# roofing shingle comparison quality and cost



## Roofmaster417 (Jun 9, 2010)

daddymikes said:


> how are roofing shingles rated for quality


*A.Good-*20yr and 25yr 3-tabs

*B.Better*-30 yr archs

*C.Best-*Over 30yr but under *D.*

*D.Excellent nothing Better*- Certainteed Grand Manor,Berkshire style 

What determines the quality of a shingle is the size,thickness and tear and impact resistance.A 20 yr shingle is less likely to handle the winds,weather etc that a 30yr arch will handle.A 50yr shingle has better tear and impact resistance than a 30.A *D. style* has the best tear and impact resistance.With better quality materials comes price as well.The difference in price from a 20-25yr to a *D.style* is extreme.You pay for quality.Another aspect left unsaid about a shingles quality is the manufacture warranty for color,meaning warranted against premature discoloration,basically how long you are guaranteed to maintain color before fading..Limited warranties associated with the product should be acknowledged also.It makes no sense to buy a product without knowing the conditions of your warranty and limited aspects of the warranty.


----------



## Roofmaster417 (Jun 9, 2010)

Roofmaster417 said:


> *A.Good-*20yr and 25yr 3-tabs
> 
> *B.Better*-30 yr archs
> 
> ...


The *"D" style* is the shingles that fall into the premium material category.Typical styles are along the designs and shapes from;

*1.Certainteed Grand Manors or Carriage House*
*2.Owens Corning Berkshire Collection*
*3.Other manufactures provide similar materials but I have posted the ones I have installed regularly.*


----------



## twinAK (Jan 31, 2011)

Would you mind providing some brand name examples of Category C shingles? I have to shingle my 3100sq ft roof in the spring. Got anything against GAF shingles? I'm looking for medium quality or slightly better shingles. Any input would be appreciated.

Tim


----------



## Slyfox (Jun 13, 2008)

twinAK said:


> Would you mind providing some brand name examples of Category C shingles? I have to shingle my 3100sq ft roof in the spring. Got anything against GAF shingles? I'm looking for medium quality or slightly better shingles. Any input would be appreciated.
> 
> Tim


I have never installed Malarkey shingles before "not sold in my region" but it's my understanding "from a few Alaskan's and Canadian fellow contractors" that they are a good choice for your area.

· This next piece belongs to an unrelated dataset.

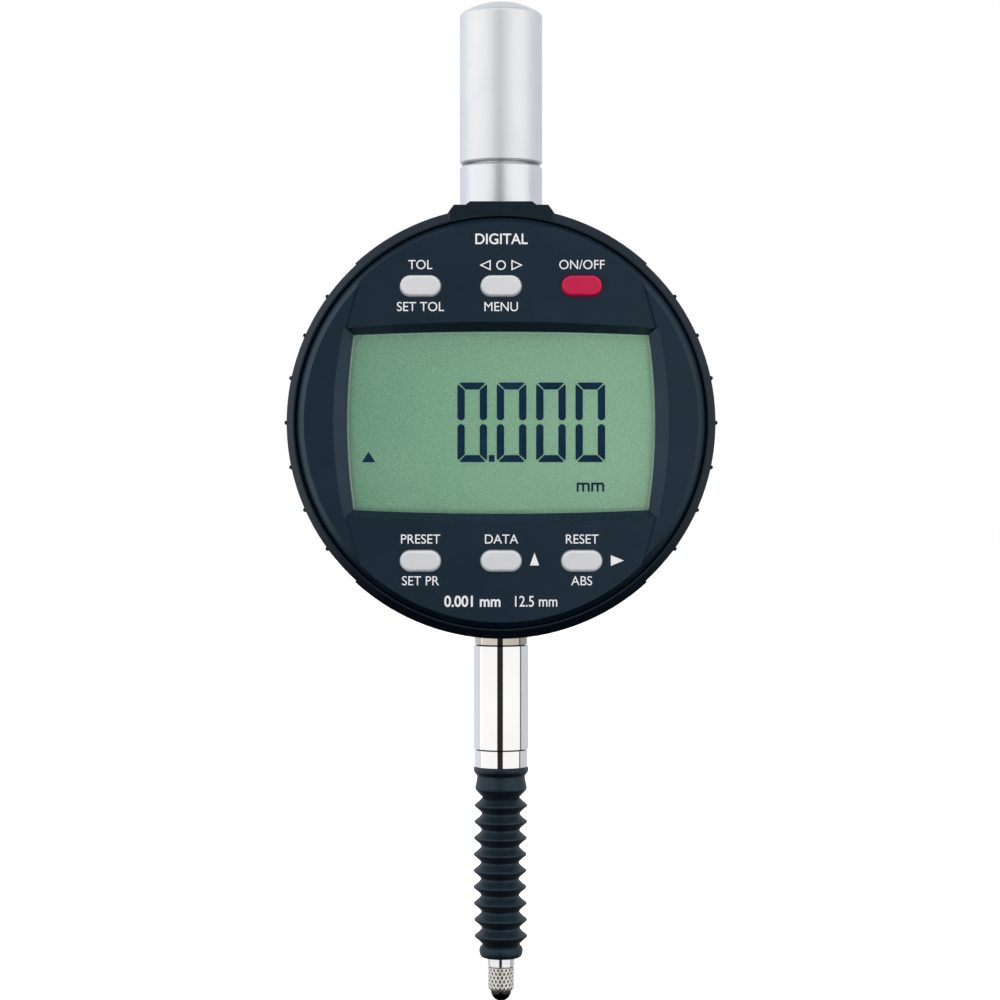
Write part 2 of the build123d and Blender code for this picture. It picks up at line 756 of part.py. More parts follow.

GAF shingles are the same as Certainteed, Owens Corning, Tamko, BP, IKO, etc., some roofers like me will speak of having good success with all of them, some will only speak good of one or two brands, normally because they have limited or no experience with the others.

Even if your doing your own roof, ask local roofers/roofing supply store reps about what brand/s are more commonly used in your area, no one can give you better advice than some one who lives near by.


----------



## Roofmaster417 (Jun 9, 2010)

twinAK said:


> Would you mind providing some brand name examples of Category C shingles? I have to shingle my 3100sq ft roof in the spring. Got anything against GAF shingles? I'm looking for medium quality or slightly better shingles. Any input would be appreciated.
> 
> Tim


I have listed some *C*.style materials that I use on a regular basis.The order they are listed has no bearing of my thoughts pertaining to qualiity.I have had great success with all these manufactures and products.

GAF Timberline Lifetime

Certainteed LandMark Premium

Tamko Heritage 50 

Tamko Vintage

Atlas Pinnacle StormMasterLM

Owens Corning Duration Premium

Once again this list has materials that I use on a regular basis.I have listed these in no specific order and the order they are listed has no bearing on my thoughts of quality.


----------



## DexterII (Jul 14, 2010)

And, if you are going to hire your roof done, ask for references. Good materials are obviously a good start, but, in my opinion, workmanship plays a huge factor in the longevity of a roof. Many times, costly leaks are traced back to a "faulty" flashing, or other component, and that often translates to a faulty installation.


----------



## twinAK (Jan 31, 2011)

*Thanks!*

Thanks for the input, it helps clear up the choices best suited for my budget and desired quality. I walked into Lowes the other day and was confused over all the different grades and I wouldn't necessarily trust the opinion of 85% of the employees there. I'll be doing the roofing myself so I can spend a little more money on better shingles since I'm providing the labor. I'll check SBS as well since I know they carry Malarkey before I make a decision. Thanks again. 

Tim


----------



## Roofmaster417 (Jun 9, 2010)

twinAK said:


> Thanks for the input, it helps clear up the choices best suited for my budget and desired quality. I walked into Lowe's the other day and was confused over all the different grades and I wouldn't necessarily trust the opinion of 85% of the employees there. I'll be doing the roofing myself so I can spend a little more money on better shingles since I'm providing the labor. I'll check SBS as well since I know they carry Malarkey before I make a decision. Thanks again.
> 
> Tim


I use Lowe's or Home Depot when I am in a pinch.(My supplier running too far behind).And *NOT ALL* associates that work their know shingles and roofing procedures.But at some they may.I am not here to knock a man trying to make an honest living but when I want shingle information I go to my shingle supplier.When I want info about my Dewalt saw or my power washer I go to Lowe's or if I need plywood.Some may have faith in these stores pertaining to roof processes but in my opinion and my experience I have not.


----------